Furthermore, not only does a balance transfer fee add more expenses to the pile, but it can also reduce the amount you can transfer. This is because most credit card companies include fees in the total transfer amount. So, if your balance plus fees exceeds your credit limit’s capacity (or the $15,000 cap) you won’t be able to transfer the full balance.
For example, consider an imaginary cardholder, Marc, who has $5,000 in credit card debt he wants to transfer to his new balance transfer card. Marc’s new card charges a 5% balance transfer fee, which means $250 out of his pocket — and $250 less his card can receive in transferred balances. With the Chase Slate card, Marc could use that $250 to put toward his debt, instead.

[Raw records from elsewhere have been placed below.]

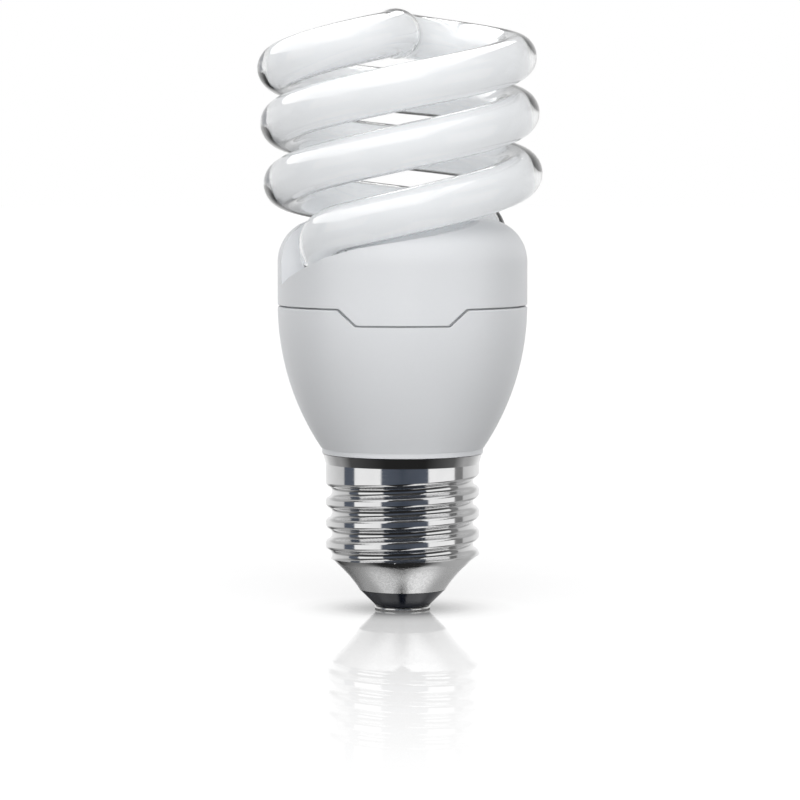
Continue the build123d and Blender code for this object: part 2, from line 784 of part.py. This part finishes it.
def filter_winding():
    x, y = coil_drum_centre
    tall = drum_length - 2 * drum_flange - 2 * touch
    ring = Cylinder(drum_radius - drum_winding_gap, tall, align=down)
    ring -= Cylinder(drum_radius / 2 + touch, 4 * tall)
    return Pos(x, y, board_bottom_z - stand_off - drum_flange - touch) * ring


parts["discharge_tube"] = discharge_tube()
parts["tube_cement_front"] = cement(0)
parts["tube_cement_back"] = cement(180)
parts["tube_cover"] = tube_cover()
parts["ballast_housing"] = ballast_housing()
parts["screw_shell"] = screw_shell()
parts["insulator"] = insulator()
parts["centre_contact"] = centre_contact()
parts["wrap_pins"] = wrap_pins()
for number in range(4):
    parts[f"tube_lead_{number + 1}"] = tube_lead(number)
parts["live_wire"] = live_wire()
parts["neutral_wire"] = neutral_wire()
parts["fusible_resistor"] = fusible_resistor()
parts["bulk_capacitor"] = bulk_capacitor()
parts["choke_core"] = choke_core()
parts["choke_bobbin"] = choke_bobbin()
parts["choke_winding"] = choke_winding()
parts["drive_ring_core"] = drive_ring_core()
for number in range(3):
    parts[f"drive_ring_winding_{number + 1}"] = drive_ring_winding(number)
parts["transistor_high"] = transistor(1)
parts["transistor_low"] = transistor(-1)
for number, row in enumerate(diode_rows):
    parts[f"rectifier_diode_{number + 1}"] = axial_part(
        (diode_centre_x, row), diode_radius, diode_length, diode_lead_spacing)
parts["resonant_capacitor"] = box_capacitor(
    resonant_centre, resonant_size, resonant_lead_spacing)
parts["coupling_capacitor"] = box_capacitor(
    coupling_centre, coupling_size, coupling_lead_spacing)
parts["filter_drum"] = filter_drum()
parts["filter_winding"] = filter_winding()
parts["snubber_capacitor"] = disc_capacitor(snubber_centre, snubber_angle)
resistor_spots = [(x, y) for y in (resistor_row, -resistor_row) for x in resistor_columns]
for number, spot in enumerate(resistor_spots):
    parts[f"resistor_{number + 1}"] = upright_part(
        spot, 0, resistor_radius, resistor_length, resistor_lead_spacing)
parts["circuit_board"] = circuit_board()

os.makedirs("parts", exist_ok=True)
for name, shape in parts.items():
    export_step(shape, f"parts/{name}.step")
    print(name, round(shape.volume, 1))
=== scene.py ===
import json
import math

import bmesh
import bpy
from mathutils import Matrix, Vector


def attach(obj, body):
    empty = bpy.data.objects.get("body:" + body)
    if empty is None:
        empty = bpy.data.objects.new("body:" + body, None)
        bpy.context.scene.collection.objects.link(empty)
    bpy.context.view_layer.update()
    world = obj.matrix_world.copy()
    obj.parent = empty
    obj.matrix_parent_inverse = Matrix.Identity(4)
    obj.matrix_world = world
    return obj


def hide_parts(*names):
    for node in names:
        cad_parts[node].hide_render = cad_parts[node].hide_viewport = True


# The looks of a spiral compact fluorescent lamp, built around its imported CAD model.
# Metres. The origin is the centre of the end contact, +Z runs up the lamp axis and
# the front faces -Y. Azimuths run from the front, positive towards +X.

MM = 0.001

# Glass tube, with the same centreline as the CAD solid that it replaces
TUBE_RADIUS = 3.88 * MM
GLASS_WALL = 0.42 * MM
OUTER_WALL_EXTRA = 0.6 * MM
COATING_GAP = 0.05 * MM
COIL_RADIUS = 19.93 * MM
COIL_FRONT_Z = 68.4 * MM
COIL_PITCH = 22.1 * MM
COIL_TIGHTENING = 1.6 * MM
COIL_TURNS = 1.25
COIL_LEAN = 0.052
LEAN_PIVOT_Z = 75.5 * MM
LEAN_RUN = 8.0 * MM
BRIDGE_RISE = 4.9 * MM
SWELLING_RADIUS = 4.3 * MM
SWELLING_HALF_LENGTH = 4.6 * MM
LEG_ANGLE = 213.5
LEG_RADIUS = 15.2 * MM
LEG_END_Z = 54.4 * MM
LEG_TOP_Z = 59.5 * MM
LEG_SWING = 8.0 * MM
BEND_END_ANGLE = 240.0
BEND_PULL = 14.0 * MM
STEPS_PER_TURN = 120
SIDES = 48

# Coating: the share that scatters light through it, and a faint glow, painted light that the
# unlit coating gives off to make up for the light lost in the glass
COATING_SCATTER = 0.5
COATING_PAINTED_GLOW = 0.16

# The cap's cone is satin from here down
SATIN_START_Z = 8.6 * MM
SATIN_FULL_Z = 7.8 * MM

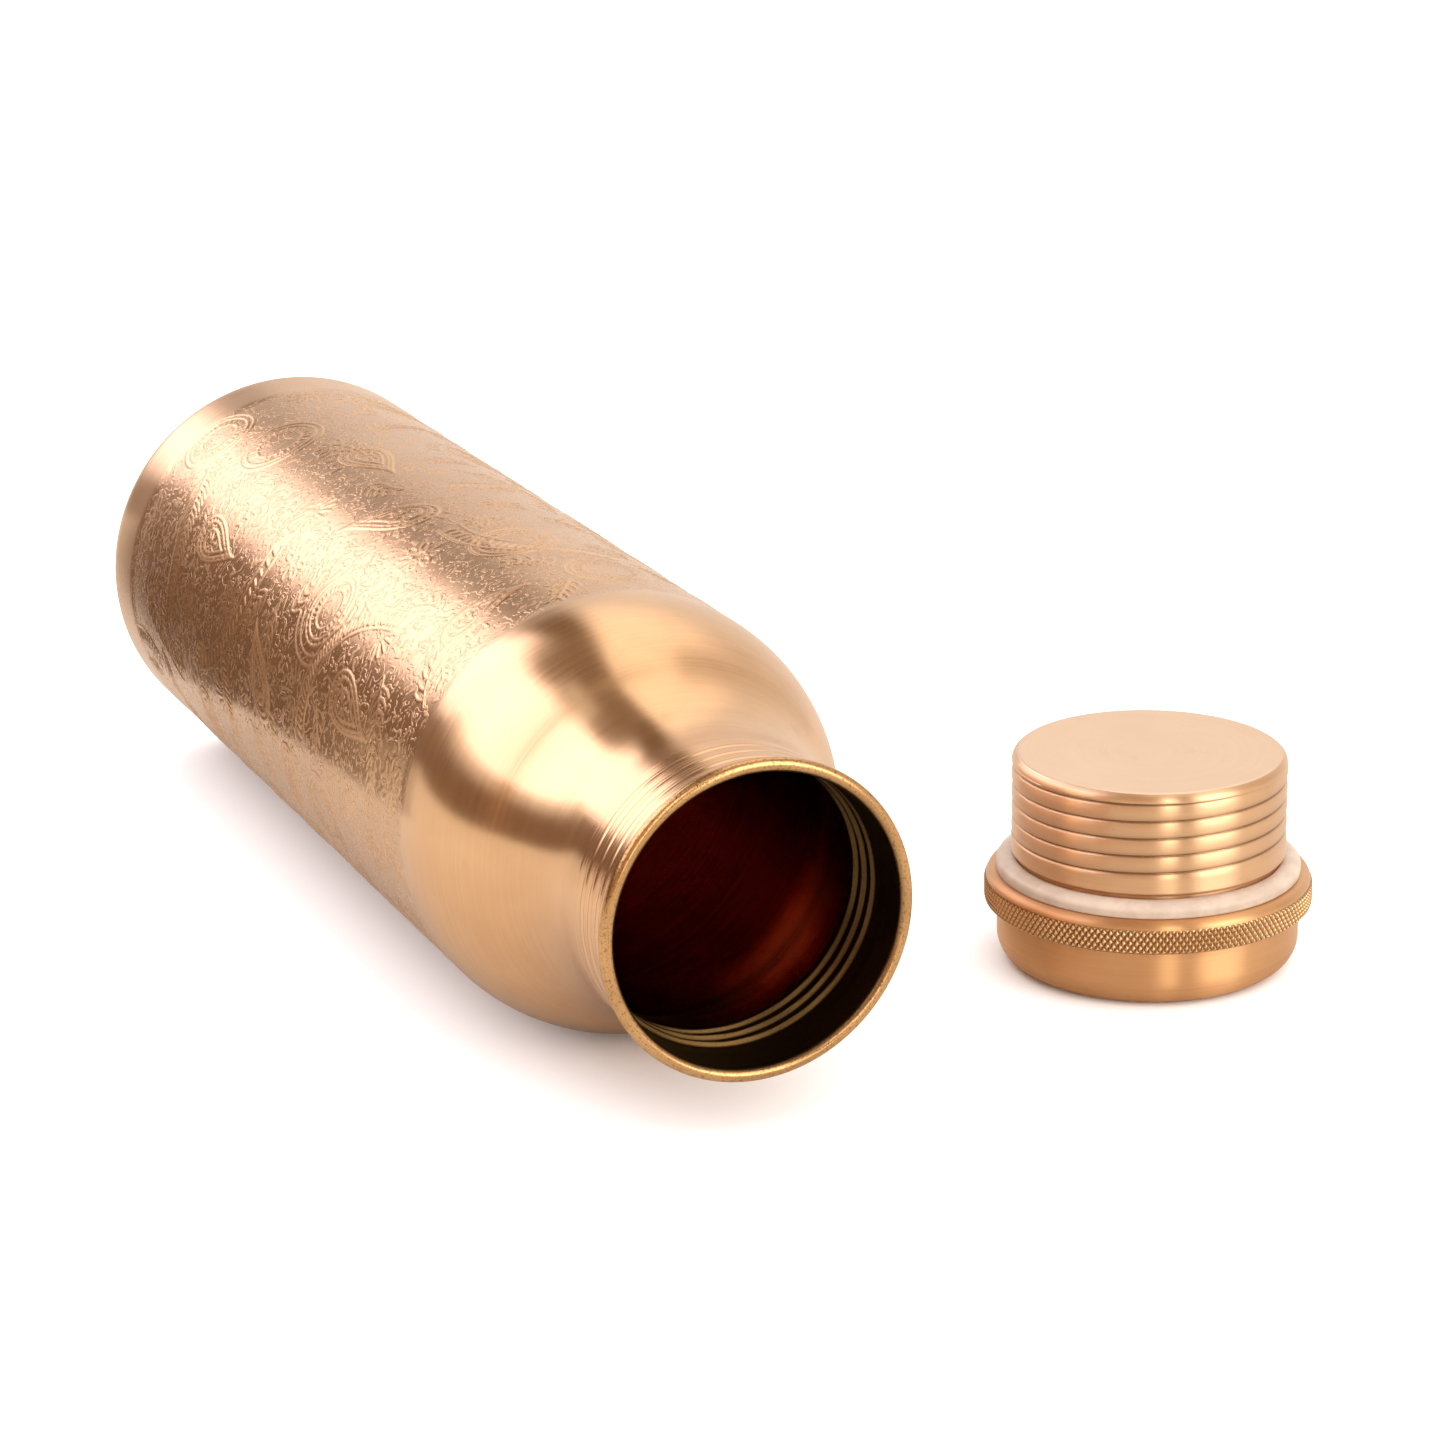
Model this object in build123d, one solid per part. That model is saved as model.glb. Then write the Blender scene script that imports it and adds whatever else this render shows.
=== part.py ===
from build123d import *
import math
import os

# Engraved copper water bottle with its screw cap off. The bottle lies on its side on the
# surface, axis along Y, mouth towards -Y. The cap stands upside down beside the mouth, its
# outer top on the surface and its threaded plug up. Millimetres, +Z up, origin at the centre
# of the bottom of the whole object's box.

# ---- driving dimensions: bottle ----
body_r = 36.5  # outer radius of the straight body
bottle_len = 232.0  # mouth plane to base
wall = 0.8  # thickness of the copper sheet
base_edge_r = 6.0  # rounding between body and base
foot_r = 24.0  # inner radius of the flat ring that the bottle stands on
punt_depth = 1.5  # how far the centre of the base is dished in
neck_r = 24.6  # outer radius of the neck
neck_len = 18.5  # mouth plane to the end of the straight neck
shoulder_len = 57.3  # mouth plane to the start of the straight body
shoulder_r = 36.5  # convex radius of the shoulder
bead_r = 1.1  # section radius of the rim, curled outwards
# ---- driving dimensions: thread, right hand, the same on neck and plug ----
pitch = 3.0
ridge_crest_r = 22.8  # inner radius of the neck's rolled ridge
ridge_crest_w = 0.4
ridge_foot_w = 0.9
land_len = 9.0  # plain wall between the mouth and the ridge
ridge_end = 17.5  # mouth plane to the inner end of the ridge
ridge_root_step = 0.3  # the wall between the ridge's turns stands this far inside the plain wall
# ---- driving dimensions: cap, heights from its outer top ----
shell_r = 25.7
shell_h = 10.7
shell_edge_r = 5.0
ring_r = 27.9
ring_band_h = 4.1  # height of the gripped band
ring_seat_z = 16.2  # face that carries the gasket
ring_spigot_h = 2.0  # step that locates the ring inside the shell
plug_root_r = 22.5
plug_crest_r = 23.36
plug_low_z = 1.3  # the plug's open end, clear of the shell's rounded corner
plug_top_z = 37.0
plug_edge_r = 1.2
plug_wall = 1.0
plug_thread_z = 20.0  # where the crest begins above the plain root
relief_z = 23.4  # middle of the relief groove that the thread runs out into
relief_w = 1.5  # width of the relief groove at the crest
relief_root_w = 0.6
groove_w = 1.1  # width of the plug's thread groove at its crest
groove_root_w = 0.3
plug_clock = -107.7  # turn of the plug about the cap's axis, where its groove starts
gasket_r = 25.9
gasket_hole_r = 22.8
gasket_t = 2.3
gasket_edge_t = 0.8  # its thickness at the outer edge, below the sloping top
gasket_top_r = 23.7  # where the slope meets the narrow flat top
gasket_gap = 0.3  # the soft ring hangs this far clear of its seat
# ---- layout on the surface ----
cap_dx = 92.0  # cap axis from the bottle axis, along X
cap_dy = 43.8  # cap axis behind the mouth plane, along Y

spare = 5.0  # a thread is cut on a longer blank, which is then trimmed
groove_step = 0.05  # the plug's thread groove is this much shallower than its plain root
bottle_x = -(cap_dx + ring_r - body_r) / 2
base_y = bottle_len / 2
cap_x = bottle_x + cap_dx
cap_y = cap_dy - bottle_len / 2


def revolved(*edges):
    """Solid of revolution about Z of a closed outline drawn as (radius, height)."""
    outline = make_face(Wire(edges))
    return revolve(Plane.XZ * outline, axis=Axis.Z)


def chain(*points):
    """Straight edges through the points, in order."""
    return [Line(a, b) for a, b in zip(points, points[1:])]


def helix_groove(z_from, z_to, outline):
    """Cutter for a thread: an outline of (radius, height) swept along a helix about Z."""
    start_r = outline[0][0]
    path = Helix(pitch=pitch, height=z_to - z_from, radius=start_r, center=(0, 0, z_from))
    section = make_face(Polyline(*[(r - start_r, z) for r, z in outline], close=True))
    start = Plane(origin=(start_r, 0, z_from), x_dir=(1, 0, 0), z_dir=(0, -1, 0))
    return sweep(start * section, path=path, is_frenet=True)


def tube(inner_r, outer_r, low, high):
    """Plain round tube about Z, or a rod when inner_r is 0."""
    corners = ((inner_r, low), (outer_r, low), (outer_r, high), (inner_r, high), (inner_r, low))
    return revolved(*chain(*corners))


def shoulder(offset):
    """The two tangent arcs from body to neck, moved inwards by offset, from body to neck."""
    rise = shoulder_len - neck_len
    drop = body_r - neck_r
    radii = (rise**2 + drop**2) / (2 * drop)
    turn = math.degrees(math.asin(rise / radii))
    body_top = bottle_len - shoulder_len
    neck_low = bottle_len - neck_len
    neck_blend_r = radii - shoulder_r
    convex = CenterArc((body_r - shoulder_r, body_top), shoulder_r - offset, 0, turn)
    concave = CenterArc((neck_r + neck_blend_r, neck_low), neck_blend_r + offset, 180 + turn, -turn)
    return convex, concave


def bottle_body():
    """One seamless drawn shell: dished base, body, shoulder, threaded neck and curled rim."""
    inner_r = body_r - wall
    bore_r = neck_r - wall
    body_top = bottle_len - shoulder_len
    neck_low = bottle_len - neck_len
    bead_z = bottle_len - bead_r
    bead_x = bore_r + bead_r
    bead_meet = math.degrees(math.acos((bead_x - neck_r) / bead_r))
    bead_low = bead_z - bead_r * math.sin(math.radians(bead_meet))

    out_convex, out_concave = shoulder(0)
    in_convex, in_concave = shoulder(wall)
    outside = [
        *chain((0, punt_depth), (foot_r - punt_depth, punt_depth), (foot_r, 0)),
        Line((foot_r, 0), (body_r - base_edge_r, 0)),
        CenterArc((body_r - base_edge_r, base_edge_r), base_edge_r, -90, 90),
        Line((body_r, base_edge_r), (body_r, body_top)),
        out_convex,
        out_concave,
        Line((neck_r, neck_low), (neck_r, bead_low)),
        CenterArc((bead_x, bead_z), bead_r, 180 + bead_meet, 360 - bead_meet),
    ]
    inside = [
        Line((bore_r, bead_z), (bore_r, neck_low)),
        in_concave,
        in_convex,
        Line((inner_r, body_top), (inner_r, base_edge_r)),
        CenterArc((body_r - base_edge_r, base_edge_r), base_edge_r - wall, 0, -90),
        *chain(
            (body_r - base_edge_r, wall),
            (foot_r + wall / 2, wall),
            (foot_r - punt_depth + wall / 2, punt_depth + wall),
            (0, punt_depth + wall),
            (0, punt_depth),
        ),
    ]
    return revolved(*outside, *inside) + neck_ridge(bore_r)


def neck_ridge(bore_r):
    """Helical ridge inside the neck: a groove in a longer tube, trimmed to the ridge's length."""
    depth = bore_r - ridge_crest_r
    outer_r = bore_r + wall / 2  # its back lies inside the neck's wall
    low = bottle_len - ridge_end
    high = bottle_len - land_len
    over = 0.5  # the groove's outline starts inside the crest
    half_crest = (pitch - ridge_crest_w) / 2
    half_foot = (pitch - ridge_foot_w) / 2
    half_mouth = half_crest + over * (half_crest - half_foot) / depth
    groove = [
        (ridge_crest_r - over, half_mouth),
        (bore_r - ridge_root_step, half_foot),
        (bore_r - ridge_root_step, -half_foot),
        (ridge_crest_r - over, -half_mouth),
    ]
    blank = tube(ridge_crest_r, outer_r + over, low - 2 * spare, high + 2 * spare)
    threaded = blank - helix_groove(low - spare, high + spare, groove)
    trim = revolved(
        *chain(
            (outer_r, low),
            (bore_r, low),
            (ridge_crest_r, low + depth),
            (ridge_crest_r, high - depth),
            (bore_r, high),
            (outer_r, high),
            (outer_r, low),
        )
    )
    return trim & threaded


def cap_shell():
    """Drawn copper cup that closes the cap's outer end."""
    inner_r = shell_r - wall
    corner = (shell_r - shell_edge_r, shell_edge_r)
    return revolved(
        Line((0, 0), (shell_r - shell_edge_r, 0)),
        CenterArc(corner, shell_edge_r, -90, 90),
        *chain((shell_r, shell_edge_r), (shell_r, shell_h), (inner_r, shell_h), (inner_r, shell_edge_r)),
        CenterArc(corner, shell_edge_r - wall, 0, -90),
        *chain((shell_r - shell_edge_r, wall), (0, wall), (0, 0)),
    )


def knurled_ring():
    """Turned grip ring, pressed on the plug's root and stepped into the shell's open edge."""
    band_top = shell_h + ring_band_h
    dome_r = gasket_r
    edge = 0.3  # chamfer under the band, so that its lower edge stays crisp
    spigot_r = shell_r - wall
    return revolved(
        *chain(
            (plug_root_r, shell_h - ring_spigot_h),
            (spigot_r, shell_h - ring_spigot_h),
            (spigot_r, shell_h),
            (ring_r - edge, shell_h),
            (ring_r, shell_h + edge),
            (ring_r, band_top - edge),
        ),
        ThreePointArc((ring_r, band_top - edge), (ring_r - 0.73, band_top + 0.87), (dome_r, ring_seat_z)),
        *chain((dome_r, ring_seat_z), (plug_root_r, ring_seat_z), (plug_root_r, shell_h - ring_spigot_h)),
    )


def threaded_plug():
    """Hollow closed plug: plain root, collar, relief groove, thread and rounded closed end."""
    inner_r = plug_root_r - plug_wall
    edge = (plug_crest_r - plug_edge_r, plug_top_z - plug_edge_r)
    depth = plug_crest_r - plug_root_r
    blank = revolved(
        *chain(
            (inner_r, plug_low_z),
            (plug_root_r, plug_low_z),
            (plug_root_r, plug_thread_z - depth),
            (plug_crest_r, plug_thread_z),
            (plug_crest_r, relief_z - relief_w / 2),
            (plug_root_r, relief_z - relief_root_w / 2),
            (plug_root_r, relief_z + relief_root_w / 2),
            (plug_crest_r, relief_z + relief_w / 2),
            (plug_crest_r, edge[1]),
        ),
        CenterArc(edge, plug_edge_r, 0, 90),
        *chain(
            (edge[0], plug_top_z),
            (0, plug_top_z),
            (0, plug_top_z - plug_wall),
            (inner_r, plug_top_z - plug_wall),
            (inner_r, plug_low_z),
        ),
    )
    over = 0.4  # the groove's outline starts outside the crest
    half_mouth = groove_w / 2 + over * (groove_w - groove_root_w) / 2 / depth
    groove = [
        (plug_crest_r + over, half_mouth),
        (plug_root_r + groove_step, groove_root_w / 2),
        (plug_root_r + groove_step, -groove_root_w / 2),
        (plug_crest_r + over, -half_mouth),
    ]
    rod = tube(0, plug_crest_r, -spare, plug_top_z + 2 * spare)
    return blank & (rod - helix_groove(relief_z, plug_top_z + spare, groove))


def gasket():
    """Soft sealing ring on the ring's seat, loose round the plug's root, with a sloping top."""
    low = ring_seat_z + gasket_gap
    high = low + gasket_t
    soft = 0.25  # broken outer edges
    return revolved(
        *chain(
            (gasket_hole_r, low),
            (gasket_r - soft, low),
            (gasket_r, low + soft),
            (gasket_r, low + gasket_edge_t),
            (gasket_r - soft, low + gasket_edge_t + soft),
            (gasket_top_r, high),
            (gasket_hole_r, high),
            (gasket_hole_r, low),
        )
    )


lie_down = Pos(bottle_x, base_y, body_r) * Rot(90, 0, 0)
beside = Pos(cap_x, cap_y, 0)
nodes = {
    "bottle_body": lie_down * bottle_body(),
    "cap_shell": beside * cap_shell(),
    "knurled_ring": beside * knurled_ring(),
    "threaded_plug": beside * Rot(0, 0, plug_clock) * threaded_plug(),
    "gasket": beside * gasket(),
}

os.makedirs("parts", exist_ok=True)
for name, shape in nodes.items():
    export_step(shape, f"parts/{name}.step")
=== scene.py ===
import math

import bpy
import numpy as np
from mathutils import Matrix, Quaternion, Vector


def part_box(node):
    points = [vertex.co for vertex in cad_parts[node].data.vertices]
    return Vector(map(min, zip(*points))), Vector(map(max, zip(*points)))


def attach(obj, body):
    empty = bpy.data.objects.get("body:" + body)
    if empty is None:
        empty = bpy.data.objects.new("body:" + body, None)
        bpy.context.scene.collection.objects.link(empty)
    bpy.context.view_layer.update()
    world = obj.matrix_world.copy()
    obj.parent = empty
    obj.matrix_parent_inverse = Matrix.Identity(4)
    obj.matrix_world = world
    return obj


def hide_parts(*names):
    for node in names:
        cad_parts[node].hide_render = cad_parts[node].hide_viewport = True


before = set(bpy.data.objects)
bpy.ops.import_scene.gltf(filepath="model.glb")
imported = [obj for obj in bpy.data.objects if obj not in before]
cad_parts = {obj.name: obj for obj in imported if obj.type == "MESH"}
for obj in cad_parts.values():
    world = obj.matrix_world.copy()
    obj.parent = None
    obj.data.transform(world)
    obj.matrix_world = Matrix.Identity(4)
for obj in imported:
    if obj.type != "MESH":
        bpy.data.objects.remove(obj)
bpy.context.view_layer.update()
MM = 0.001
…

You Can Pre-Qualify for the Chase Slate Credit Card Online
Pairing a solid intro-APR deal with the rare-but-wonderful fee-free balance transfer, the Chase Slate card can be an excellent tool for anyone looking to reduce their interest rates to pay down credit card debt. Well — almost anyone. While Chase is well-known for its perks and benefits, what it’s not known for is credit leniency.
In fact, it’s often quite the opposite; most Chase credit cards, the Slate included, tend to require at least “good” credit to qualify (credit scores 680+), with the best credit limits offered to those with the best credit scores. On the plus side, you don’t have to head into your application blind.
If you’re concerned about your chances of being approved for a Chase Slate card, you can check to see if you’re pre-qualified before applying. Instead of the hard credit inquiry used by the full application, which can impact your credit score, pre-qualification uses a soft credit inquiry to get a general idea of your creditworthiness.
Although being pre-qualified for a Chase Slate card doesn’t necessarily guarantee you’ll be approved if you do apply, not being pre-approved may indicate that your credit profile doesn’t meet Chase’s requirements. Remember that filling out a pre-qualification form acts as consent to receive future offers from Chase, and you may receive pre-qualified card offers in the mail.